* **Data section**
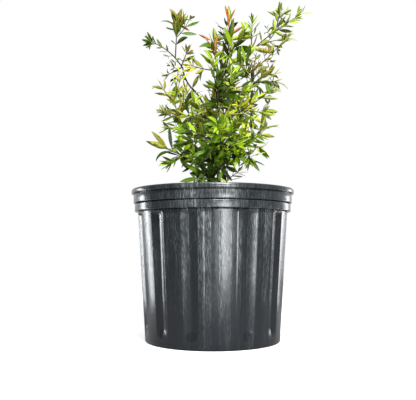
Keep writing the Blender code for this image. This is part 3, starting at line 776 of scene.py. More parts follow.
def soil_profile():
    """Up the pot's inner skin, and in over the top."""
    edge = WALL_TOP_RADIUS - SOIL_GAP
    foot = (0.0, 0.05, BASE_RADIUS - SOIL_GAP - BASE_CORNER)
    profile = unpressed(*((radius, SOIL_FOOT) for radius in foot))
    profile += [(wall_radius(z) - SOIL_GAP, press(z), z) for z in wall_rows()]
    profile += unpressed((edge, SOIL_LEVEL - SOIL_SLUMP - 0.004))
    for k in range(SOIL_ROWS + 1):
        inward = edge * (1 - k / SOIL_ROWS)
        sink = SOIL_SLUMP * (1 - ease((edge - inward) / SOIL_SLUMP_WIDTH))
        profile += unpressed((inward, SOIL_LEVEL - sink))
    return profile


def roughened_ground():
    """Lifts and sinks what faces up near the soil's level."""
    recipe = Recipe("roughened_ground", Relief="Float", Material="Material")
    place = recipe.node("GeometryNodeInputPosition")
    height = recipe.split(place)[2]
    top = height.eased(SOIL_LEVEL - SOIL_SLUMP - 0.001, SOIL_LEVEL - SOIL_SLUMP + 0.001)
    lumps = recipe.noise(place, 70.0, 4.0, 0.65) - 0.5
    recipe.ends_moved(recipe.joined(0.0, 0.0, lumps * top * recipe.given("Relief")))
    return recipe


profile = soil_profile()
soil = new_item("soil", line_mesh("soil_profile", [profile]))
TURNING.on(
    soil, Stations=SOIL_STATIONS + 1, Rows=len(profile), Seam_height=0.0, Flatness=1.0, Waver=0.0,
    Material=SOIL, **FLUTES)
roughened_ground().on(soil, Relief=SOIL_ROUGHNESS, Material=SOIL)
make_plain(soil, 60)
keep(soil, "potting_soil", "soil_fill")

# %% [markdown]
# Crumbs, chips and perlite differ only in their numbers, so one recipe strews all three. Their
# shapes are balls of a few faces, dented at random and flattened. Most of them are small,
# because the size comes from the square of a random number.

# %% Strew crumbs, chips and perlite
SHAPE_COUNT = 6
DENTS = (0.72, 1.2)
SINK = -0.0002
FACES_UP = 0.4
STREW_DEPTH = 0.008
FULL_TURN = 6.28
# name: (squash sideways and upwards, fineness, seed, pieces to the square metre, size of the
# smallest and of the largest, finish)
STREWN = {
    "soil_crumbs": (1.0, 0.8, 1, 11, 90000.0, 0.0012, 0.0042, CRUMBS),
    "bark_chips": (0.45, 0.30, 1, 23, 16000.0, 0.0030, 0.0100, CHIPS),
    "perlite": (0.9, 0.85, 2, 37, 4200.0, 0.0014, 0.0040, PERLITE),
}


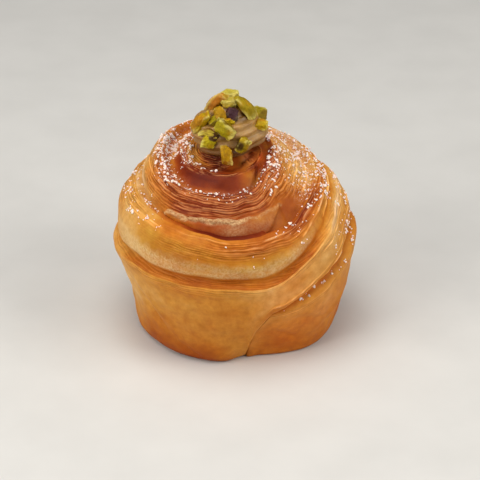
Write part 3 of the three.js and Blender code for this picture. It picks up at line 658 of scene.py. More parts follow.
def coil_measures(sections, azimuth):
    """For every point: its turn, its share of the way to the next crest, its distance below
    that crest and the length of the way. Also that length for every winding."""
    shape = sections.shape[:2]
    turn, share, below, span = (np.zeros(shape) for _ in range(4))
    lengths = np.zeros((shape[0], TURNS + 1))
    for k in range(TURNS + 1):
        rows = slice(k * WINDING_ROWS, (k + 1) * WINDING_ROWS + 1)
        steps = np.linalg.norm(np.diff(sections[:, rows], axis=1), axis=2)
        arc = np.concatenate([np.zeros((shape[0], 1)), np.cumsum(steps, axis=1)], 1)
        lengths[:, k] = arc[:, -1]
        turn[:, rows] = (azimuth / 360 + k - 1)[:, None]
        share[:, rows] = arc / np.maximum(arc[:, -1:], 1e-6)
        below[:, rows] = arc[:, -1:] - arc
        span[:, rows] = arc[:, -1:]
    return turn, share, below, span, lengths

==

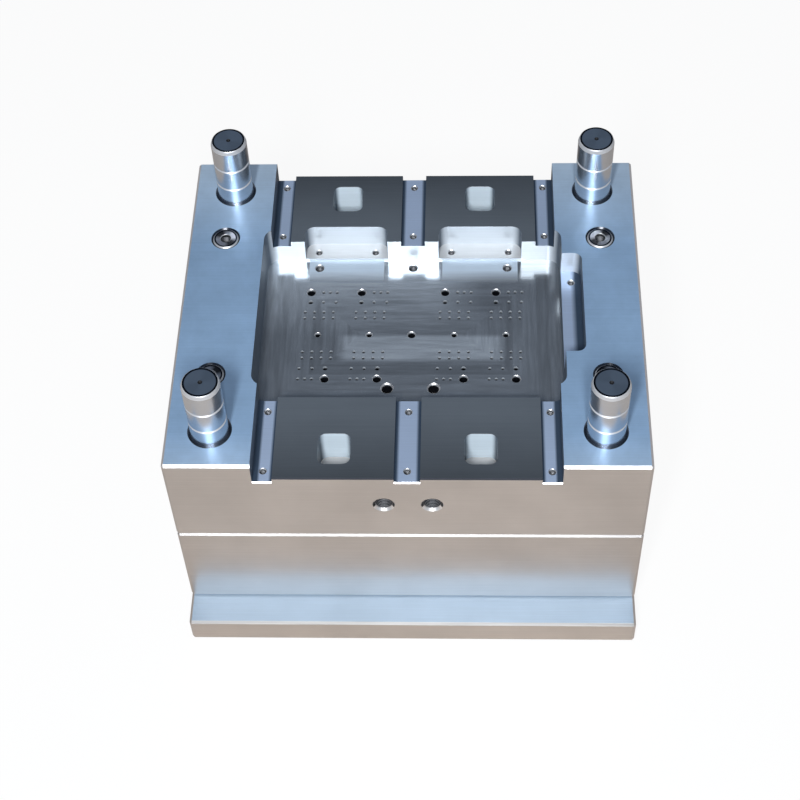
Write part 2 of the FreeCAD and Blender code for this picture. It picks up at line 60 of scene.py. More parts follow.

* **Task to complete**
Only the lines from the one containing "Keep writing the" to the one containing "return profile" are to be printed, both ends included, exactly as written.

* **Result**
Keep writing the Blender code for this image. This is part 3, starting at line 776 of scene.py. More parts follow.
def soil_profile():
    """Up the pot's inner skin, and in over the top."""
    edge = WALL_TOP_RADIUS - SOIL_GAP
    foot = (0.0, 0.05, BASE_RADIUS - SOIL_GAP - BASE_CORNER)
    profile = unpressed(*((radius, SOIL_FOOT) for radius in foot))
    profile += [(wall_radius(z) - SOIL_GAP, press(z), z) for z in wall_rows()]
    profile += unpressed((edge, SOIL_LEVEL - SOIL_SLUMP - 0.004))
    for k in range(SOIL_ROWS + 1):
        inward = edge * (1 - k / SOIL_ROWS)
        sink = SOIL_SLUMP * (1 - ease((edge - inward) / SOIL_SLUMP_WIDTH))
        profile += unpressed((inward, SOIL_LEVEL - sink))
    return profile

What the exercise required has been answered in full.